As with all of his decisions there is some “red meat” orbiter dictum that will make any patriot proud:
“With its new overarching and sweeping background check system, the State completely chokes off many law-abiding responsible gun owners while burdening all citizens who want to buy ammunition. Another pesky loophole closed”. [Alluding to the State’s belief that the Second Amendment is nothing but a “loophole”.] (18-cv-802-BEN at page 40)
Channeling Justice Thomas in Sylvester v Becerra:
“Any other right in the Bill of Rights could not be subjugated upon such flimsy grounds. But the rights embedded in the Second Amendment are unwanted by some and unappreciated by many.” “The right to keep and bear arms is apparently this court’s constitutional orphan.” (18-cv-802-BEN at page 94)
Then there is this:
…”The Second Amendment has been described as the “Rodney Dangerfield of the Bill of Rights.” Mance v Sessions, 896 F.3d 390 (5th Cir. 2018) (Willet, J. dissenting). Well, Mr. Dangerfield can feel better about himself now, because with Proposition 63, the Second Amendment gets even less respect than he does.
You might not know it, but this case is about what should be a muscular Constitutional right, and whether a state can impinge on that right based upon a popular vote and unconvincing research. It should be an easy question and answer. Government is not free to impose its own pure policy choices on American citizens where Constitutional rights are concerned. As Heller explains, the Second Amendment takes certain policy choices and removes them beyond the realm of state action. California may certainly conceive of an extreme policy like any amount of ammunition is dangerous in the hands of criminals and, therefore, it is good public policy to keep ammunition out of the hands of every citizen. A contrary policy position ( a policy many other states endorse) is that ammunition in the hands of law-abiding citizens makes every
individual safer and the public safer. Either way, the Second Amendment takes that choice of policy away from state government.” (18-cv-802-BEN at page 95)
And we will end with this one:
“There is only one policy enshrined in the Bill of Rights. Guns and ammunition in the hands of criminals, tyrants, and terrorists are poisonous; guns in the hands of law-abiding citizens is the antidote. To give full life to the core right of self-defense, every law-abiding responsible individual citizen has a Constitutionally-protected right to keep and bear firearms and ammunition.” (18-cv-802-BEN at page 96)
BOOM, BOOM and BOOM!!!!!
So what happens now?
Well… at the moment the decision was released laws regarding the transfer of ammunition pursuant to Prop 63 were taken off the books… temporarily.
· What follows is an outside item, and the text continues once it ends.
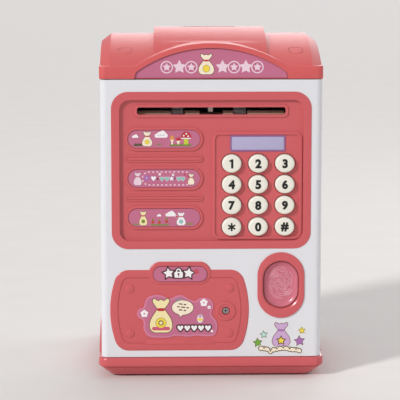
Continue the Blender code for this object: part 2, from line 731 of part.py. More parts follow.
def note_chute():
    """The frame that carries the feed: two cheeks, a floor for the note and a top rail."""
    feed_y, feed_z, _ = FEED
    floor = box(-48.0, 48.0, -56.9, -38.0, 157.4, 158.8)
    mesh = join(box(-48.5, -46.5, -56.9, -38.0, 152.0, 174.0),
                floor, box(46.5, 48.5, -56.9, -38.0, 152.0, 182.0),
                box(-48.0, 48.0, -56.9, -53.6, 172.0, 174.0))
    for x0, x1 in ((-5.6, -3.8), (3.4, 5.2)):
        mesh = join(mesh, box(x0, x1, LEVER[0] - 2.2, LEVER[0] + 2.0, 167.4, 173.0))
    windows = [box(x0 - 0.8, x1 + 0.8, feed_y - 5.5, feed_y + 5.5, 150, 165)
               for x0, x1 in ROLLERS]
    mesh = cut(mesh, *windows)
    trough = box(-46.4, 46.4, IDLER[0] - 1.7, IDLER[0] + 1.7, 155.0, 160.0)
    mesh = cut(mesh, trough)
    shafts = [cylinder(1.65, "X", -60, 60, feed_y, feed_z, 16),
              cylinder(1.35, "X", -60, 60, IDLER[0], IDLER[1], 16)]
    mesh = cut(mesh, *shafts)
    motor_y, motor_z = motor_axis()
    mesh = cut(mesh, cylinder(1.6, "X", 40, 60, motor_y, motor_z, 12),
               cylinder(1.1, "X", -10, 10, LEVER[0], LEVER[1], 12))
    return node("note_chute", mesh, "black_plastic")


def motor_axis():
    reach = (FEED_TEETH + PINION_TEETH) * TOOTH_MODULE / 2 + 0.06
    return FEED[0] + reach * math.cos(MESH_ANGLE), FEED[1] + reach * math.sin(MESH_ANGLE)


def shifted(points, u, v):
    return [(a + u, b + v) for a, b in points]


def feed_train():
    """Feed shaft with its rollers and gear, motor with its pinion, idler and note lever."""
    y, z, radius = FEED
    shaft = cylinder(1.5, "X", -50.0, 56.0, y, z, 16)
    shaft_node = node("feed_shaft", shaft, "steel", (0.0, y, z))
    for name, (x0, x1) in zip(("feed_roller_left", "feed_roller_right"), ROLLERS):
        roller = cylinder(radius, "X", x0, x1, y, z, ROUND)
        roller = cut(roller, cylinder(1.56, "X", x0 - 1, x1 + 1, y, z, 16))
        parent_to(node(name, roller, "grey_rubber", (0.0, y, z)), shaft_node)
    teeth = shifted(gear_outline(FEED_TEETH, TOOTH_MODULE, MESH_ANGLE), y, z)
    gear = prism([teeth, ellipse(y, z, 1.56, 1.56, 16)], "X", 50.5, 53.5)
    parent_to(node("feed_gear", gear, "nylon", (0.0, y, z)), shaft_node)

    motor_y, motor_z = motor_axis()
    body = cylinder(6.0, "X", 24.0, 46.0, motor_y, motor_z, ROUND)
    body = cut(body, cylinder(1.3, "X", 40.0, 50.0, motor_y, motor_z, 12))
    node("feed_motor", body, "steel")
    phase = MESH_ANGLE + math.pi + math.pi / PINION_TEETH
    teeth = shifted(gear_outline(PINION_TEETH, TOOTH_MODULE, phase), motor_y, motor_z)
    pinion = join(prism([teeth], "X", 50.6, 53.4),
                  cylinder(0.95, "X", 41.0, 51.0, motor_y, motor_z, 12))
    node("motor_pinion", pinion, "nylon", (0.0, motor_y, motor_z))

    y, z, radius = IDLER
    idler = cylinder(1.2, "X", -50.0, 50.0, y, z, 16)
    for x0, x1 in ROLLERS:
        idler = join(idler, cylinder(radius, "X", x0, x1, y, z, ROUND))
    node("idler_roller", idler, "grey_rubber", (0.0, y, z))

    arm = box(-1.7, 1.0, LEVER[0] - 0.7, LEVER[0] + 0.6, 160.4, 170.6)
    pivot = cylinder(0.95, "X", -6.2, 5.8, LEVER[0], LEVER[1], 12)
    node("note_lever", join(arm, pivot), "nylon", (0.0, LEVER[0], LEVER[1]))


def coin_chute():
    """The funnel under the coin slot."""
    mesh = box(-18.6, 18.6, -4.7, 4.7, 176.0, 205.3)
    mesh = join(mesh, box(-22.0, 22.0, -7.5, 7.5, 203.9, 205.3))
    mesh = cut(mesh, box(-17.0, 17.0, -3.1, 3.1, 170, 210))
    return node("coin_chute", mesh, "white_plastic")


# ---------------------------------------------------------------- back
def battery_bay():
    x0, x1, z0, z1 = BATTERY
    mesh = box(x0 - 1.6, x1 + 1.6, 38.4, 56.8, z0 - 2.0, z1 + 1.6)
    mesh = cut(mesh, box(x0, x1, 40.0, 60.0, z0 - 0.4, z1))
    return node("battery_box", mesh, "black_plastic")


def battery_door():
    x0, x1, z0, z1 = BATTERY
    plate = box(x0 + GAP, x1 - GAP, 57.4, BODY_Y - 0.1, z0 + GAP, z1 - GAP)
    plate = bevelled(plate, 0.4, 1)
    plate = cut(plate, cylinder(2.6, "Y", 58.5, 62.0, 0.0, 61.5, 16))
    plate = cut(plate, cylinder(1.5, "Y", 55.0, 60.0, 0.0, 61.5, 12))
    origin = (0.0, BATTERY_HINGE[0], BATTERY_HINGE[1])
    door = node("battery_door", plate, "white_plastic", origin)
    screw = join(cylinder(2.3, "Y", 58.7, 59.9, 0.0, 61.5, 16),
                 cylinder(1.2, "Y", 55.4, 59.0, 0.0, 61.5, 12))
    parent_to(node("battery_screw", screw, "steel"), door)


def rear_fittings():
    x, z = SWITCH
    knob = box(x - 5.0, x - 1.0, 56.0, 61.0, z - 2.0, z + 2.0)
    flange = box(x - 7.6, x + 1.6, 54.8, 56.6, z - 3.4, z + 3.4)
    node("power_switch", join(bevelled(knob, 0.4, 1), flange), "black_plastic", (x - 3.0, 58.0, z))
    cone = cylinder(14.5, "Y", 52.4, 56.7, SPEAKER[0], SPEAKER[1], ROUND)
    magnet = cylinder(7.0, "Y", 47.0, 52.8, SPEAKER[0], SPEAKER[1], 16)
    node("speaker", join(cone, magnet), "black_plastic")
    for (x, z), name in zip(SCREWS, ("case_screw_lower_left", "case_screw_lower_right",
                                     "case_screw_upper_left", "case_screw_upper_right")):
        screw = join(cylinder(2.8, "Y", 28.3, 30.4, x, z, 16),
                     cylinder(1.4, "Y", 9.0, 28.6, x, z, 12))
        node(name, screw, "steel")


# ---------------------------------------------------------------- the whole bank
clear_scene()
PARTS = new_collection("toy_savings_bank")
front_shell()
rear_shell()
roof_cover()
sign_label()
base_tray()
feet()
front_panel()
panel_labels()
display()
keys()
keypad_electronics()
fingerprint_bezel()
fingerprint_button()
main_board()
corner_label()
door_trim(door_panel())
latch()
cash_bin()
note_chute()
feed_train()
coin_chute()
battery_bay()
battery_door()
rear_fittings()
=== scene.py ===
"""Looks of the toy savings bank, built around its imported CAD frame.

Pieces are drawn in millimetres in the frame's own axes and written to the scene in metres.
+X is the bank's right seen from the front, -Y is the front, +Z is up.
"""
import random
from math import asin, copysign, cos, degrees, dist, pi, radians, sin, sqrt

import bmesh
import bpy
from mathutils import Matrix, Vector


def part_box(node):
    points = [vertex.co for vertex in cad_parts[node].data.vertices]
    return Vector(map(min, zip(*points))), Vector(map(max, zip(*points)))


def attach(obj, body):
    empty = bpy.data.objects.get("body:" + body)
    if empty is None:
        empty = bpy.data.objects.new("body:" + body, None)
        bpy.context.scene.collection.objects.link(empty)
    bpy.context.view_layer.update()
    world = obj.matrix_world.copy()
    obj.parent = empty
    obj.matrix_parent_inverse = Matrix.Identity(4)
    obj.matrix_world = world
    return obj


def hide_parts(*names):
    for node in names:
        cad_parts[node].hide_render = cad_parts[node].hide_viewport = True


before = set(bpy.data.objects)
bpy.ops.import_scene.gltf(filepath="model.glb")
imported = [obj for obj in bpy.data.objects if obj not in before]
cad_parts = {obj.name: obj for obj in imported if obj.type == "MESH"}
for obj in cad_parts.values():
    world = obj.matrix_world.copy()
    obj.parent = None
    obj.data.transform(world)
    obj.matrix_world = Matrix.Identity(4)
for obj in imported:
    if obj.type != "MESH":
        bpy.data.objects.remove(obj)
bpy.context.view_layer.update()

MM = 0.001
HOUSING = "housing"


def span(node):
    """A CAD node's low and high X, Y and Z, in millimetres."""
    low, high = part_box(node)
    return tuple(value / MM for pair in zip(low, high) for value in pair)


# ------------ sizes, millimetres
WALL = 2.4  # thickness of the moulded shells
GAP = 0.3  # clearance between neighbouring parts
FRONT_CUT = (-65.0, -50.0)  # Y reach of a cutter through the front wall
REAR_CUT = (50, 65)
AHEAD = -66.0  # Y where cutters begin, in front of everything
SHELL = span("front_shell")
REAR = span("rear_shell")
BASE = span("base_tray")
ROOF = span("roof_cover")
PANEL = span("front_panel")
BEZEL_BOX = span("fingerprint_bezel")

BODY_X = SHELL[1]
BODY_Y = -SHELL[2]
BODY_CORNER = 4.0
PANEL_OPENING = (-57.6, 57.6, 80.6, 171.0)
PANEL_TONGUE = (-57.3, 57.3, 80.9, 170.7)  # the panel's back, which fills that opening
FACE = -BODY_Y  # Y of the white front wall

FASCIA_HIGH = 187.9
BARREL_Y = 59.8  # half depth of the barrel where it meets the fascia
RIDGE_HIGH = 204.4
HIP_X = 60.0  # where the ridge ends and the hips begin
HIP_END = (66.0, 51.2, 199.8)  # X, half depth and crown of the barrel's end faces
BLOCK_X = 33.75  # half width of the raised middle block
PEDIMENT = (46.5, 187.0, 201.5)  # half width, height of the ends and of the crown
PEDIMENT_BACK = -30.0
SIGN_ARCH = (44.3, 184.4, 198.3)  # half width, shoulder and crown of the sign's recess
SIGN_HALF = 45.4  # half width of its foot
SIGN_LOW = 180.9
SIGN_BED = -58.9  # Y of its floor
COIN_SLOT = (32.0, 4.8)  # length and width
ROOF_MARK = (51.0, -43.0, 4.5)  # X, Y and radius of the round grooves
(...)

Remember, this is a preliminary injunction… NOT the final decision. The final decision will most likely come from a motion for summary judgment that will be requested a few months from now.
The State could theoretically appeal his preliminary injunction to the 9th Circuit. It tried this in Duncan v Becerra when he issued an injunction early on to make simple possession of standard-capacity magazines illegal pursuant to Prop 63. The State appealed the injunction and the 9th Circuit basically told the State to pound sand.
It was not about to overturn an injunction. The proper course of action would be to wait until a final decision, then appeal that.
There is a good chance the State has learned its lesson and will simply wait until a final decision in Rhode before seeking an appeal.
We shall see. Regardless… St. Benitez de San Diego is a hero to patriots, and we are deeply, deeply thankful for his ruling.